- Barton Location in West Lancashire Barton Location within Lancashire
- OS grid reference: SD353091
- • London: 185 mi (298 km) SE
- Civil parish: Downholland;
- District: West Lancashire;
- Shire county: Lancashire;
- Region: North West;
- Country: England
- Sovereign state: United Kingdom
- Post town: ORMSKIRK
- Postcode district: L39
- Dialling code: 01704
- Police: Lancashire
- Fire: Lancashire
- Ambulance: North West
- UK Parliament: West Lancashire;

= Barton, West Lancashire =

Village in Lancashire, England

Barton is a small village in the county of Lancashire, England. It is approximately 4 mi west from Ormskirk, and less than 1 mi west from the A5147 road. Barton sits on the West Lancashire Coastal Plain, and is 5 mi from the Irish Sea coast. The village lies within the civil parish of Downholland.

Barton's listing in the 1086 Domesday Book shows Roger the Poitevin as lord and Tenant-in-chief. At the time Barton was in the Hundred of West Derby in the county of Cheshire.

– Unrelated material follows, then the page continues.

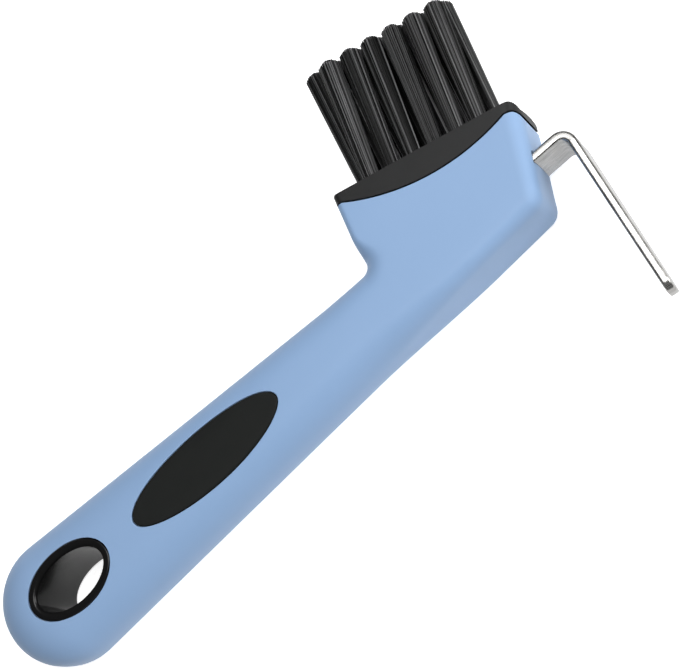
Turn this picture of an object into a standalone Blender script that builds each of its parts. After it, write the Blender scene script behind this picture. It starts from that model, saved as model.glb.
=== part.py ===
"""Hoof pick with a brush: a soft two-colour handle, a bent flat steel pick and a block of nylon tufts.

The object lies on its side. +X runs along the handle from the hanging hole to the pick, +Y points
to the brush side and +Z is up, across the thickness. Every length is in metres.

Side views are worked out in "side" coordinates, whose origin is the middle of the hanging hole,
half-way through the thickness. The finished pieces are then moved so that the origin is the middle
of the bounding box's bottom face.
"""

import math

import bmesh
import bpy
from mathutils import Matrix, Vector

GAP = 0.0003  # between pieces that touch on the real object

# Handle body, side view.
HALF_THICKNESS = 0.0110
TAIL_CENTRE = Vector((-0.0080, 0.0001))
TAIL_RADIUS = 0.0168
TOP_AT_NECK = Vector((0.1075, 0.0111))
BOTTOM_CORNER = Vector((0.1506, -0.0062))
BOTTOM_CORNER_RADIUS = 0.0046
NECK_FILLET = 0.0024
REAR_FLARE = 0.00015  # the head's rear face leans back by this much at the seat
FRONT_LENGTH = 0.0450  # from the bottom corner to the modelled end of the front face
FRONT_LEAN = math.radians(24.0)  # the front face leans forward from the Y direction

# Edge rounding of the body: its reach across the side face and its depth through the thickness.
GRIP_ROUND_REACH = 0.0072
GRIP_ROUND_DEPTH = 0.0104
HEAD_ROUND_REACH = 0.0040
HEAD_ROUND_DEPTH = 0.0050
ROUND_CHANGES_FROM = 0.090
ROUND_CHANGES_TO = 0.132
ROUND_STEPS = 6

# Brush seat: "seat" coordinates run forward along the seat and up along the bristles.
SEAT_REAR = Vector((0.1121, 0.0305))
SEAT_TILT = math.radians(-14.0)
SEAT_LENGTH = 0.0512
HEAD_SPARE = 0.0120  # the body is modelled this much past the seat and cut back to it
PARTING_RADIUS = 0.0577
SEAT_FRONT_END = 0.05092  # where the seat would meet the front face
SEAT_FRONT_ROUND = 0.0021
SEAT_REAR_ROUND = 0.0007
FAR_ALONG = 0.090  # past the body, for cutters
FAR_UP = 0.060
FAR_ACROSS = 0.030
PARTING_MIDDLE = 0.0244
PARTING_DEPTH = 0.0072
PARTING_HALF_GAP = 0.00015
PARTING_STEPS = 30
BAND = 0.0026  # depth of the black band at both ends of the seat
BAND_DROP_FROM = 0.02387  # from the parting's middle to where the band starts round the front corner
BAND_DROP_ROUND = 0.0022
BAND_DROP_TURN = math.radians(75.0)
BAND_DROP_END = 0.003
BAND_DROP_STEPS = 5
ZONE_HALF_LENGTH = 0.032
ZONE_HEIGHT = 0.030
ZONE_HALF_WIDTH = 0.020

# Core: a stiff spine inside the handle that carries the brush block.
SPINE_HALF_THICKNESS = 0.0065
SPINE_INSET = 0.0044
SPINE_START = 0.0175
SPINE_HEAD_TOP = 0.0020  # below the seat
SPINE_FRONT_INSET_SHARE = 1.25  # the spine's front foot is drawn in further than its other corners
SPINE_FOOT = 0.0008
SPINE_HIGH_FRONT_INSET = 0.0030
ROOT_HALF_WIDTH = 0.0093  # the wider part of the core round the feet of the tufts
ROOT_DEPTH = 0.0108
ROOT_INSET = 0.0035
ROOT_FRONT_INSET = 0.0015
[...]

The Manor of Barton was held by the Clifton family and, from about 1212, by the Barton family. The last Barton heiress, Fleetwood Barton (1595-1664) married into the Shuttleworth family (her first marriage to Viscount Molyneux was annulled). Her husband, Richard Shuttleworth of Gawthorpe Hall, supported the Parliamentary side in the English Civil War. The Shuttleworths held the manor until 1833, when it was sold to the Preston industrialist, George Jacson.

The village had its own Barton railway station, which opened in 1887. The line was closed completely in 1952.